Treatment for rectal cancers depend on the size and location of the tumor as well as other factors. A team of Johns Hopkins experts evaluate each patient to develop an individualized treatment plan based on the specific characteristics of the tumor. These doctors may order x-rays, ultrasound, a CT scan, and blood tests to determine the extent of the disease. This evaluation is an important step in helping the medical team design the best and most effective treatment regimen. Treatment plans may include a single therapy or combination of therapies including surgery, chemotherapy and radiation therapy.
Chemotherapy for Localized Rectal Cancer
Chemotherapy for rectal cancer patients is usually provided as part of a larger treatment plan that involves surgery and radiation treatments. For some rectal cancer patients, chemotherapy is used along with radiation therapy before surgery to shrink a tumor, so that surgeons do not have to remove too much of the tissue, blood vessels, and nerves that surround the tumor. Sparing these tissues can help patients recover faster and maintain their ability to pass fecal matter.
Chemotherapy may also be given to patients after surgery, for up to six months, to kill off any cancer cells that may have been left behind after surgery. This type of chemotherapy is sometimes called adjuvant chemotherapy. According to Nilofer Azad, M.D., an associate professor of oncology at Johns Hopkins and a medical oncologist specializing in gastrointestinal cancers, researchers continue to study whether adjuvant chemotherapy is needed for all patients. She suggests that rectal cancer patients discuss this treatment with their physicians so that they can decide together on the best course of therapy.
Some of the main chemotherapy drugs, used alone or in combination, for treating rectal cancer include:
- fluorouracil (5-FU)
- capecitabine (Xeloda)
Chemotherapy and Immunotherapy for Metastatic Rectal Cancer Patients
Patients with metastatic, or stage IV rectal cancer, are also likely to receive chemotherapy for their primary and metastatic cancers, before and after surgery. These patients receive many of the same treatments as patients with metastatic colon cancer. They may also be eligible for clinical trials at Johns Hopkins that are primarily focused on colon cancer patients.

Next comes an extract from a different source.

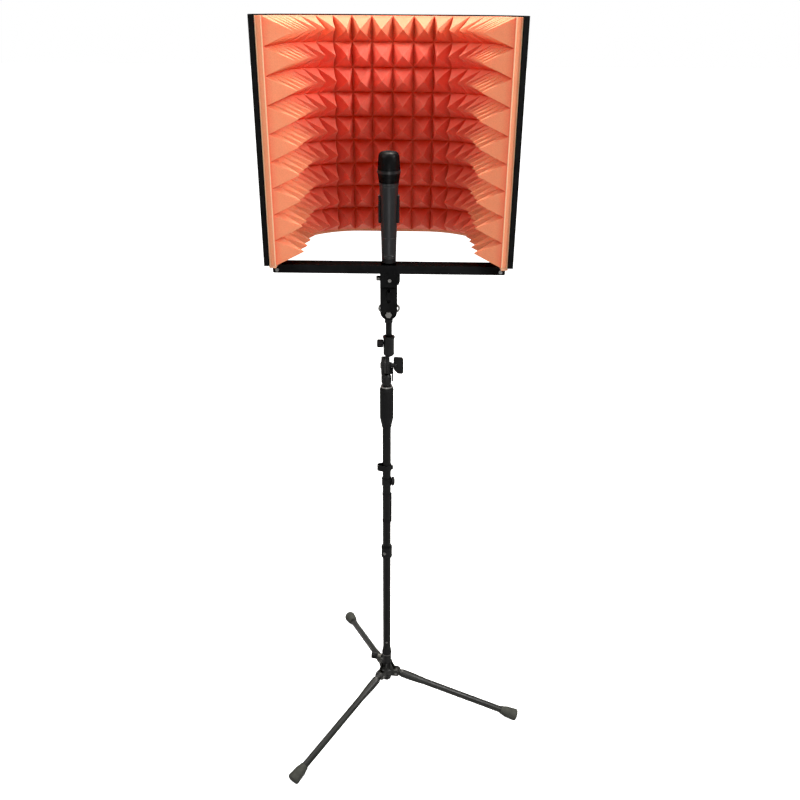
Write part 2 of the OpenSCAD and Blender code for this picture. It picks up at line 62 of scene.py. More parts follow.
class Graph:
    """A short way to write one material's nodes."""

    def __init__(self, name):
        self.material = bpy.data.materials.new(name)
        self.material.use_nodes = True
        self.tree = self.material.node_tree
        self.tree.nodes.clear()
        self.output = self.add("ShaderNodeOutputMaterial")
        self.bsdf = self.add("ShaderNodeBsdfPrincipled")
        self.link(self.bsdf.outputs[0], self.output.inputs[0])
        self.coords = self.add("ShaderNodeTexCoord").outputs["Object"]

    def add(self, kind, **values):
        node = self.tree.nodes.new(kind)
        for key, value in values.items():
            setattr(node, key, value)
        return node

    def link(self, a, b):
        self.tree.links.new(a, b)

    def put(self, target, value):
        """Links an output to the target, or sets the target to a plain value."""
        if hasattr(value, "is_output"):
            self.link(value, target)
        else:
            target.default_value = value

    def stretched(self, x, y, z):
        """Object coordinates scaled by x, y and z, for streaks and fibres."""
        node = self.add("ShaderNodeMapping")
        self.link(self.coords, node.inputs["Vector"])
        node.inputs["Scale"].default_value = (x, y, z)
        return node.outputs[0]

    def noise(self, scale, detail=3.0, rough=0.55, vector=None, distortion=0.0):
        node = self.add("ShaderNodeTexNoise")
        node.inputs["Scale"].default_value = scale
        node.inputs["Detail"].default_value = detail
        node.inputs["Roughness"].default_value = rough
        node.inputs["Distortion"].default_value = distortion
        self.link(vector or self.coords, node.inputs["Vector"])
        return node.outputs["Fac"]

    def cells(self, scale, feature="F1", vector=None):
        """Distance from the middle of irregular cells, for pores and pebbles."""
        node = self.add("ShaderNodeTexVoronoi", feature=feature)
        node.inputs["Scale"].default_value = scale
        self.link(vector or self.coords, node.inputs["Vector"])
        return node.outputs["Distance"]

    def remap(self, value, low, high, to_low, to_high):
        node = self.add("ShaderNodeMapRange")
        node.inputs["From Min"].default_value = low
        node.inputs["From Max"].default_value = high
        node.inputs["To Min"].default_value = to_low
        node.inputs["To Max"].default_value = to_high
        self.put(node.inputs["Value"], value)
        return node.outputs["Result"]

    def math(self, kind, a, b=0.0):
        node = self.add("ShaderNodeMath", operation=kind)
        self.put(node.inputs[0], a)
        self.put(node.inputs[1], b)
        return node.outputs[0]

    def mix(self, share, a, b, kind="MIX"):
        node = self.add("ShaderNodeMix", data_type="RGBA", blend_type=kind)
        self.put(node.inputs["Factor"], share)
        for target, value in ((node.inputs["A"], a), (node.inputs["B"], b)):
            self.put(target, (*value, 1.0) if isinstance(value, tuple) else value)
        return node.outputs["Result"]

    def bump(self, height, distance, strength=1.0, normal=None):
        node = self.add("ShaderNodeBump")
        node.inputs["Strength"].default_value = strength
        node.inputs["Distance"].default_value = distance
        self.put(node.inputs["Height"], height)
        if normal is not None:
            self.link(normal, node.inputs["Normal"])
        return node.outputs[0]

    def edges(self, radius, low=0.01, high=0.12):
        """1 on worn corners, 0 on flat ground."""
        bevel = self.add("ShaderNodeBevel", samples=4)
        bevel.inputs["Radius"].default_value = radius
        geometry = self.add("ShaderNodeNewGeometry")
        dot = self.add("ShaderNodeVectorMath", operation="DOT_PRODUCT")
        self.link(bevel.outputs[0], dot.inputs[0])
        self.link(geometry.outputs["Normal"], dot.inputs[1])
        return self.remap(self.math("SUBTRACT", 1.0, dot.outputs["Value"]), low, high, 0.0, 1.0)

    def finish(self, colour, rough, metallic=0.0, normal=None, **inputs):
        """Sets the surface's inputs; others go by name, with _ for a space."""
        self.put(self.bsdf.inputs["Base Color"], (*colour, 1.0) if isinstance(colour, tuple) else colour)
        self.put(self.bsdf.inputs["Roughness"], rough)
        self.put(self.bsdf.inputs["Metallic"], metallic)
        if normal is not None:
            self.link(normal, self.bsdf.inputs["Normal"])
        for key, value in inputs.items():
            self.put(self.bsdf.inputs[key.replace("_", " ")], value)
        return self.material


def painted(name, colour, rough, grain, depth, wear=(0.3, 0.3, 0.3), worn=0.25, spec=0.5, top=1.0):
    """Powder coat or enamel: orange peel, dust, dull patches and rubbed edges; top is a painted shade that
    darkens the upper faces.
    """
    g = Graph(name)
    patch = g.noise(22.0, 4.0)
    dark = tuple(0.72 * c for c in colour)
    light = tuple(1.35 * c for c in colour)
    base = g.mix(g.remap(patch, 0.3, 0.7, 0.0, 1.0), dark, light)
    speck = g.remap(g.noise(1700.0, 1.0), 0.64, 0.72, 0.0, 0.5)
    base = g.mix(speck, base, tuple(2.4 * c + 0.004 for c in colour))
    rubbed = g.math("MULTIPLY", g.edges(0.6 * MM), g.remap(g.noise(160.0, 5.0), 0.42, 0.66, 0.0, worn))
    base = g.mix(rubbed, base, wear)
    # Painted shade: faces that point up are darkened to top times the colour.
    if top < 1.0:
        painted_top_shade = g.add("ShaderNodeSeparateXYZ")
        g.link(g.add("ShaderNodeTexCoord").outputs["Normal"], painted_top_shade.inputs[0])
        base = g.mix(g.remap(painted_top_shade.outputs["Z"], 0.3, 0.9, 0.0, 1.0), base, tuple(top * c for c in colour))
    dull = g.remap(g.noise(70.0, 5.0, 0.7), 0.3, 0.7, rough - 0.07, rough + 0.1)
    peel = g.bump(g.noise(grain, 3.0), depth)
    fine = g.bump(g.noise(2600.0, 1.0), 0.00002, 0.5, peel)
    return g.finish(base, dull, 0.0, fine, Specular_IOR_Level=spec)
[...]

A recent clinical trial by Johns Hopkins researchers has suggested that an immunotherapy drug called pembrolizumab (Keytruda) may be very effective for metastatic advanced colorectal cancer in patients that have the genetic biomarker of high microsatellite instability.
Advanced Colon and Rectal Cancer
Experts at Johns Hopkins continue to refine standard therapies and develop new ones to offer viable treatment options for all colon and rectum cancer patients. In patients with advanced colon and rectum cancer, the disease frequently has spread beyond the colon and rectum to the liver. If there are a small number of tumors in the liver, the doctor can often remove them surgically. Recent advances at Johns Hopkins in surgical techniques, anesthesia support, and intraoperative ultrasonography have significantly improved outcomes for patients undergoing liver surgery. If surgical removal is not an option, doctors may use a technique known as cryotherapy. During this surgery, a probe containing liquid nitrogen is placed on the tumors to destroy them by freezing.
Johns Hopkins researchers are studying a number of drugs with known or potential activity in the treatment of colon and rectum cancer. The researchers also participate in large national studies of new treatment approaches. These innovative therapies are available to patients who cannot be treated with surgery. For some patients, outpatient treatment with an infusion pump to provide a continuous intravenous flow of anticancer drugs is an option. Others may benefit from a chemotherapy pump surgically implanted at the tumor site to deliver anticancer drugs directly to the tumor.